When the succulents of North America go dormant for the winter, the aloes of Africa begin to bloom. Overhead you will see tall, tree-form euphorbias and caudex-type plants, or caudiciforms, such as the Namibian grape (Cyphostemma juttae). At your feet are varieties of Lithops (living stones) that store water in leaves that mimic small stones. Perhaps the most intriguing specimen of all is the Welwitschia mirabilis from southwest Africa. The plant's long taproot allows its stiff leathery leaves to survive for centuries on little more than coastal fog. Equally interesting are the cycads, Encephalartos ferox (Zululand cycad) and E. horridus (Eastern Cape blue cycad), which are ancient relatives of our familiar conifers.
Featured on a small "island" along the walk is the splendid Dracaena draco, the dragon blood tree of the Canary Islands. It was so named because its red sap was once marketed as "dragon's blood" during medieval times. This plant can grow to an immense size and live for over a thousand years. Here you can also see several species of aeoniums, which are leafy succulents but look a lot like green daisies.
In a deep pond shaded by date palms, you will find aquatic papyrus plants, used by ancient Egyptians to make paper. By the shore is the ethnobotanical garden with plants important to arid agriculture, including agaves and chili peppers. Chilis were one of the earliest plants to be cultivated in the New World and today are among the top 75 most consumed plants in the world.
You might imagine tropical rainforests when you think of South America rather than deserts, but countries such as Argentina, Chile, Bolivia, Brazil, Peru and Colombia do indeed have extensive arid ecosystems. Some of these deserts are at high elevations that experience intense light levels. The cactus family is well represented, and you will find adaptations that include white wool, dense spines and columnar growth. The white hair of the tall silver torch cactus (Cleistocactus strausii) can be particularly eye-catching in the sunlight.
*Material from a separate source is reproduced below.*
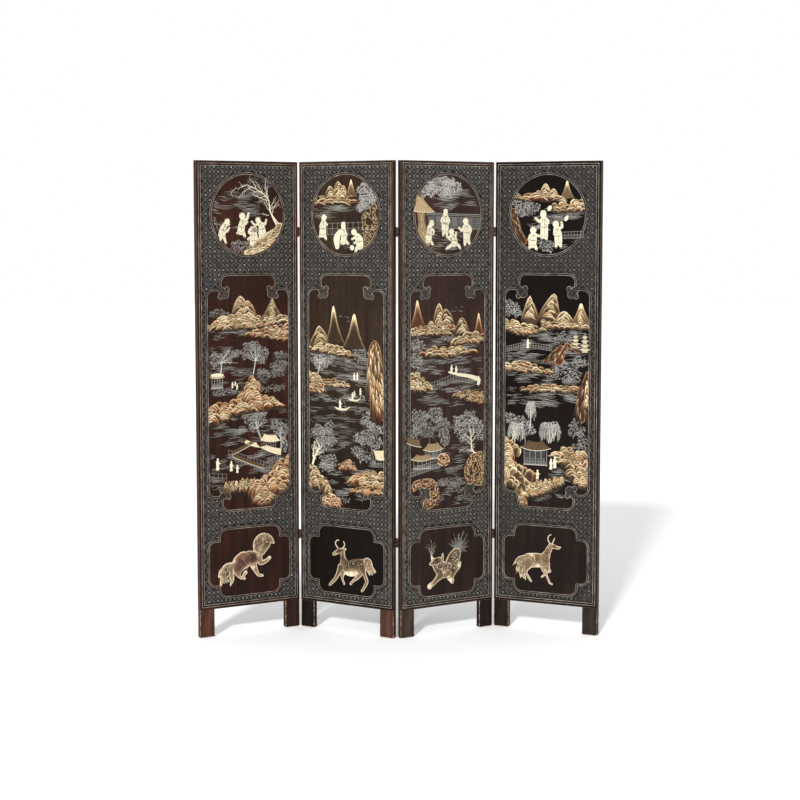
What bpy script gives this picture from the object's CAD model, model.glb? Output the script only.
"""Looks of the Chinese lacquer folding screen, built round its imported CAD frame.

Everything inlaid is drawn in the plan of a leaf: u runs from the leaf's left edge, z from the
floor and h out of the front face, all in millimetres.
"""
import math

import bpy
import numpy as np
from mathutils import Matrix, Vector


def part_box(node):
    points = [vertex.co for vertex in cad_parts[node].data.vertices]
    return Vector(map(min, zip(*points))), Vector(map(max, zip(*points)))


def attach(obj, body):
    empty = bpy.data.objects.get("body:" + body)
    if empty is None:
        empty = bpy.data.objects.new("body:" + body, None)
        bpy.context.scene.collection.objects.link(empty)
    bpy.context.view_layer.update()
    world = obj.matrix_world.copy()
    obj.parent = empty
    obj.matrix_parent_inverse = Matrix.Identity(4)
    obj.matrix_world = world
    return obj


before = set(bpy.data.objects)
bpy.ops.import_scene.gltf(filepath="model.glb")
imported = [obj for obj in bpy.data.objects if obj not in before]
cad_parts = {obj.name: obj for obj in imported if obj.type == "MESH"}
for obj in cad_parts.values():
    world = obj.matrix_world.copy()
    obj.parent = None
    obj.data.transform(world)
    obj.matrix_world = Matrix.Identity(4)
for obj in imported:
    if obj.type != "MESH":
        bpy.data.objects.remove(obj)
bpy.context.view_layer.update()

MM = 0.001

# ---- the leaf and its borders, as the CAD frame has them (mm) -------------------------------
LEAVES = (1, 2, 3, 4)
TURN = {1: 31.4, 2: -32.5, 3: 33.3, 4: -26.0}
LEAF_W, LEAF_H, LEAF_T = 434.0, 1830.0, 20.0
FOOT_H, SKIN_T, STILE_W = 107.0, 1.0, 62.0
MIDDLE_U = LEAF_W / 2
FRAME_LINE = 18.5
LINE_W = 1.6
DOUBLE_LINE = 6.5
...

The deserts of North America – the Sonoran, Mohave and Chihuahuan, are rich in species and growth forms. The Desert Dome collection reflects this diversity with a cacti collection that includes paddle-shaped prickly pears (Opuntia), round golden barrel cacti (Echinocactus grusonii), fiercely spiny fish-hook cacti (Ferocactus), and even clumps of towering, columnar wax cacti (Neobuxbaumia polylopha) that are probably older than you. Look for the bizarre boojum tree (Fouquieria columnaris), a rare plant from Baja California that survives bleak, arid conditions and can grow into an otherworldly form.